● What needs to be done
All of the data below must be repeated exactly.
┌────────
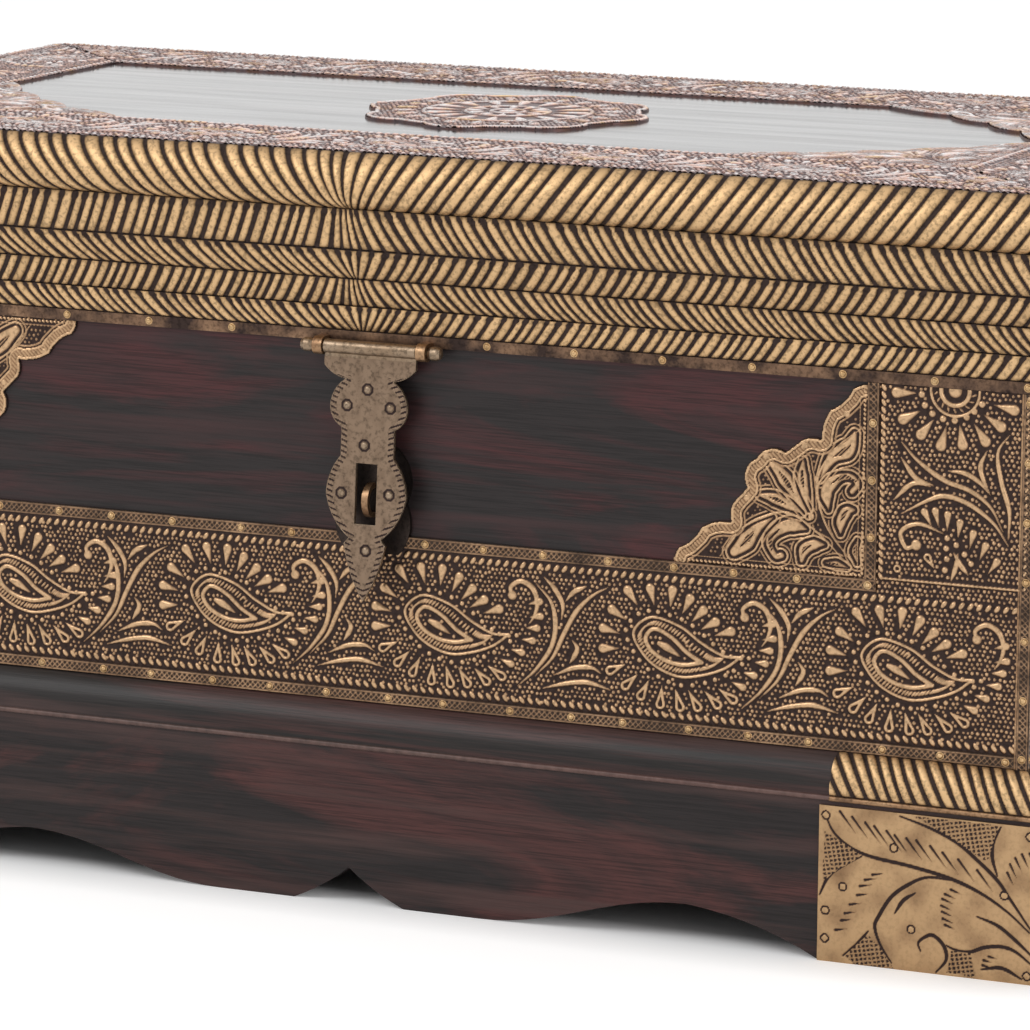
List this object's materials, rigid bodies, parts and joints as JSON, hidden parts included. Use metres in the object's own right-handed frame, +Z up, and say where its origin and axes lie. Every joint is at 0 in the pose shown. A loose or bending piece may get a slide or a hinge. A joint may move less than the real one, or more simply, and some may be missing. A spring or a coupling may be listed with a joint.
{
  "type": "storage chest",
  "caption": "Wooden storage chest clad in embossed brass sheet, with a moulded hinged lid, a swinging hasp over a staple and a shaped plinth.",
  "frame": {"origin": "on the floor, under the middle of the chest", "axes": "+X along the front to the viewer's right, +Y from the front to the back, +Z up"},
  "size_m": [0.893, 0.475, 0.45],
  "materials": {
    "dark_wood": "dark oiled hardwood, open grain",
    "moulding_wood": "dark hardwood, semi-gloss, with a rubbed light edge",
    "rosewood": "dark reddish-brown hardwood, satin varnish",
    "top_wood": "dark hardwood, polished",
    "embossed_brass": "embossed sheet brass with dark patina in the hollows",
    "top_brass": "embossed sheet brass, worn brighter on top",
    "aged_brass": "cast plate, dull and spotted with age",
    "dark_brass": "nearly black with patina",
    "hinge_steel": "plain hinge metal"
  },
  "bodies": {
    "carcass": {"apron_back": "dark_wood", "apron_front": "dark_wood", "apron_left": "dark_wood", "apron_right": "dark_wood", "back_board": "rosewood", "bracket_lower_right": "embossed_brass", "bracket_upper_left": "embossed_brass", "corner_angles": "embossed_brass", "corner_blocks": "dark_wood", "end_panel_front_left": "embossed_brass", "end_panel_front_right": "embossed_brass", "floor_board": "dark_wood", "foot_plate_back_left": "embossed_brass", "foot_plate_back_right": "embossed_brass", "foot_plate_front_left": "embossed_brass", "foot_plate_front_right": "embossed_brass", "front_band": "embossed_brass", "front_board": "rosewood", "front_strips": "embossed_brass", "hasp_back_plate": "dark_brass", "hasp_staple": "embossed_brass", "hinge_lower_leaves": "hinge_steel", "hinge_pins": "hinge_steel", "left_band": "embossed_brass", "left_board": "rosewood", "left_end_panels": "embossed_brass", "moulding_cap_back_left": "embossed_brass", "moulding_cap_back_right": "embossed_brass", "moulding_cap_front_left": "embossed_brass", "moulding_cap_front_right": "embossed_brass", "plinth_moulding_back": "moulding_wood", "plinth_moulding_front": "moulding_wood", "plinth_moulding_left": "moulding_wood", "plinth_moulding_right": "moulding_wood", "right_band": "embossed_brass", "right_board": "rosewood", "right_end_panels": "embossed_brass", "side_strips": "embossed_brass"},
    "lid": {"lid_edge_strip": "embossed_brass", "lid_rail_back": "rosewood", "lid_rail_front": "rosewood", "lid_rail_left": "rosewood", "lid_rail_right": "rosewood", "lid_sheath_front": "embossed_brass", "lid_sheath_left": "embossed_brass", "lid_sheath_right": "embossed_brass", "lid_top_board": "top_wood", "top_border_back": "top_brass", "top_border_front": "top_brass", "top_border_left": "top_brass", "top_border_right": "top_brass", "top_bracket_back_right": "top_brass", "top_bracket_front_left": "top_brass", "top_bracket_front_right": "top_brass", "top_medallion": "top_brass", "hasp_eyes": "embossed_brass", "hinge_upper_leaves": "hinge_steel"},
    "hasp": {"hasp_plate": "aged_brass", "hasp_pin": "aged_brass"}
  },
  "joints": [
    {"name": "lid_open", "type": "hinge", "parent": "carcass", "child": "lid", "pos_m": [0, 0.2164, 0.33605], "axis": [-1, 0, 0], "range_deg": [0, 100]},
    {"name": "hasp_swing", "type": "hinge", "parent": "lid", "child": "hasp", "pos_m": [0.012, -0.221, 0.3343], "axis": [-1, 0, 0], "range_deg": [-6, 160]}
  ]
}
└────────
● Exercise output
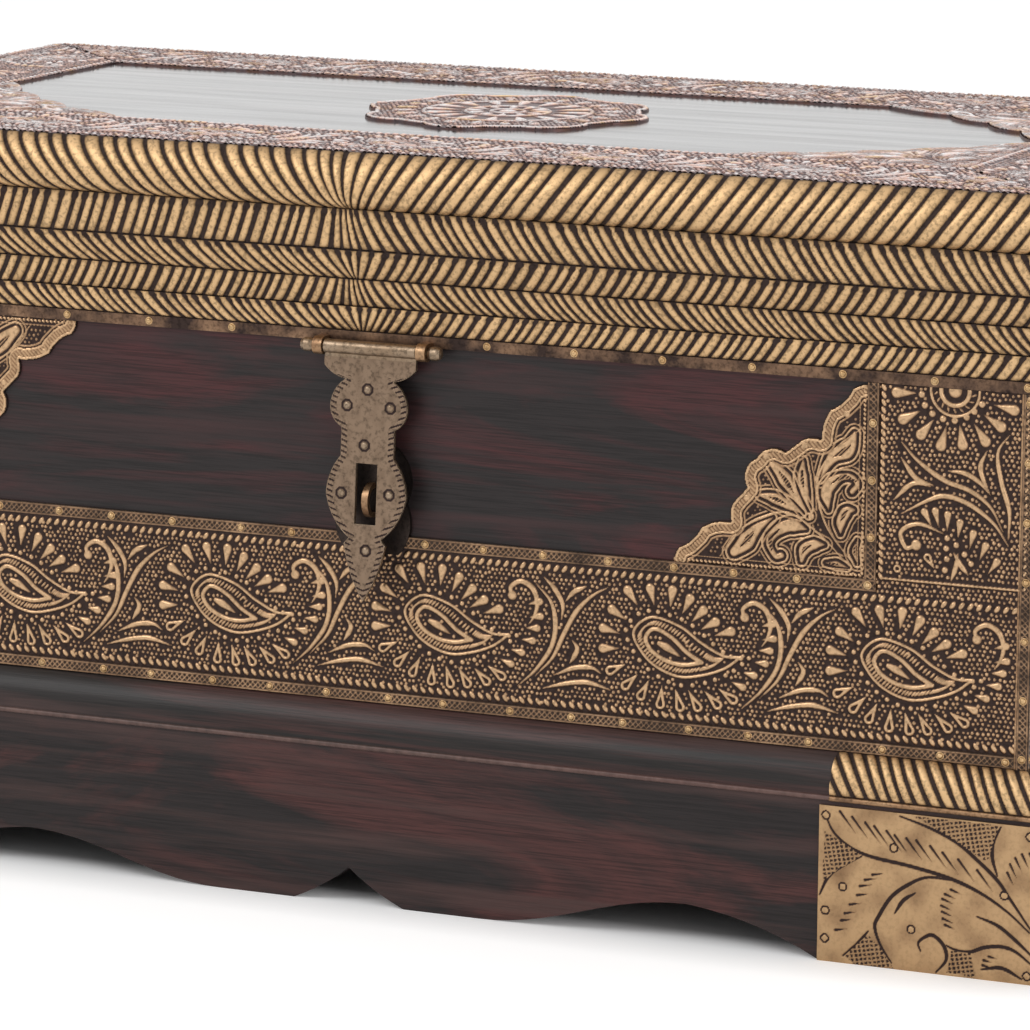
List this object's materials, rigid bodies, parts and joints as JSON, hidden parts included. Use metres in the object's own right-handed frame, +Z up, and say where its origin and axes lie. Every joint is at 0 in the pose shown. A loose or bending piece may get a slide or a hinge. A joint may move less than the real one, or more simply, and some may be missing. A spring or a coupling may be listed with a joint.
{
  "type": "storage chest",
  "caption": "Wooden storage chest clad in embossed brass sheet, with a moulded hinged lid, a swinging hasp over a staple and a shaped plinth.",
  "frame": {"origin": "on the floor, under the middle of the chest", "axes": "+X along the front to the viewer's right, +Y from the front to the back, +Z up"},
  "size_m": [0.893, 0.475, 0.45],
  "materials": {
    "dark_wood": "dark oiled hardwood, open grain",
    "moulding_wood": "dark hardwood, semi-gloss, with a rubbed light edge",
    "rosewood": "dark reddish-brown hardwood, satin varnish",
    "top_wood": "dark hardwood, polished",
    "embossed_brass": "embossed sheet brass with dark patina in the hollows",
    "top_brass": "embossed sheet brass, worn brighter on top",
    "aged_brass": "cast plate, dull and spotted with age",
    "dark_brass": "nearly black with patina",
    "hinge_steel": "plain hinge metal"
  },
  "bodies": {
    "carcass": {"apron_back": "dark_wood", "apron_front": "dark_wood", "apron_left": "dark_wood", "apron_right": "dark_wood", "back_board": "rosewood", "bracket_lower_right": "embossed_brass", "bracket_upper_left": "embossed_brass", "corner_angles": "embossed_brass", "corner_blocks": "dark_wood", "end_panel_front_left": "embossed_brass", "end_panel_front_right": "embossed_brass", "floor_board": "dark_wood", "foot_plate_back_left": "embossed_brass", "foot_plate_back_right": "embossed_brass", "foot_plate_front_left": "embossed_brass", "foot_plate_front_right": "embossed_brass", "front_band": "embossed_brass", "front_board": "rosewood", "front_strips": "embossed_brass", "hasp_back_plate": "dark_brass", "hasp_staple": "embossed_brass", "hinge_lower_leaves": "hinge_steel", "hinge_pins": "hinge_steel", "left_band": "embossed_brass", "left_board": "rosewood", "left_end_panels": "embossed_brass", "moulding_cap_back_left": "embossed_brass", "moulding_cap_back_right": "embossed_brass", "moulding_cap_front_left": "embossed_brass", "moulding_cap_front_right": "embossed_brass", "plinth_moulding_back": "moulding_wood", "plinth_moulding_front": "moulding_wood", "plinth_moulding_left": "moulding_wood", "plinth_moulding_right": "moulding_wood", "right_band": "embossed_brass", "right_board": "rosewood", "right_end_panels": "embossed_brass", "side_strips": "embossed_brass"},
    "lid": {"lid_edge_strip": "embossed_brass", "lid_rail_back": "rosewood", "lid_rail_front": "rosewood", "lid_rail_left": "rosewood", "lid_rail_right": "rosewood", "lid_sheath_front": "embossed_brass", "lid_sheath_left": "embossed_brass", "lid_sheath_right": "embossed_brass", "lid_top_board": "top_wood", "top_border_back": "top_brass", "top_border_front": "top_brass", "top_border_left": "top_brass", "top_border_right": "top_brass", "top_bracket_back_right": "top_brass", "top_bracket_front_left": "top_brass", "top_bracket_front_right": "top_brass", "top_medallion": "top_brass", "hasp_eyes": "embossed_brass", "hinge_upper_leaves": "hinge_steel"},
    "hasp": {"hasp_plate": "aged_brass", "hasp_pin": "aged_brass"}
  },
  "joints": [
    {"name": "lid_open", "type": "hinge", "parent": "carcass", "child": "lid", "pos_m": [0, 0.2164, 0.33605], "axis": [-1, 0, 0], "range_deg": [0, 100]},
    {"name": "hasp_swing", "type": "hinge", "parent": "lid", "child": "hasp", "pos_m": [0.012, -0.221, 0.3343], "axis": [-1, 0, 0], "range_deg": [-6, 160]}
  ]
}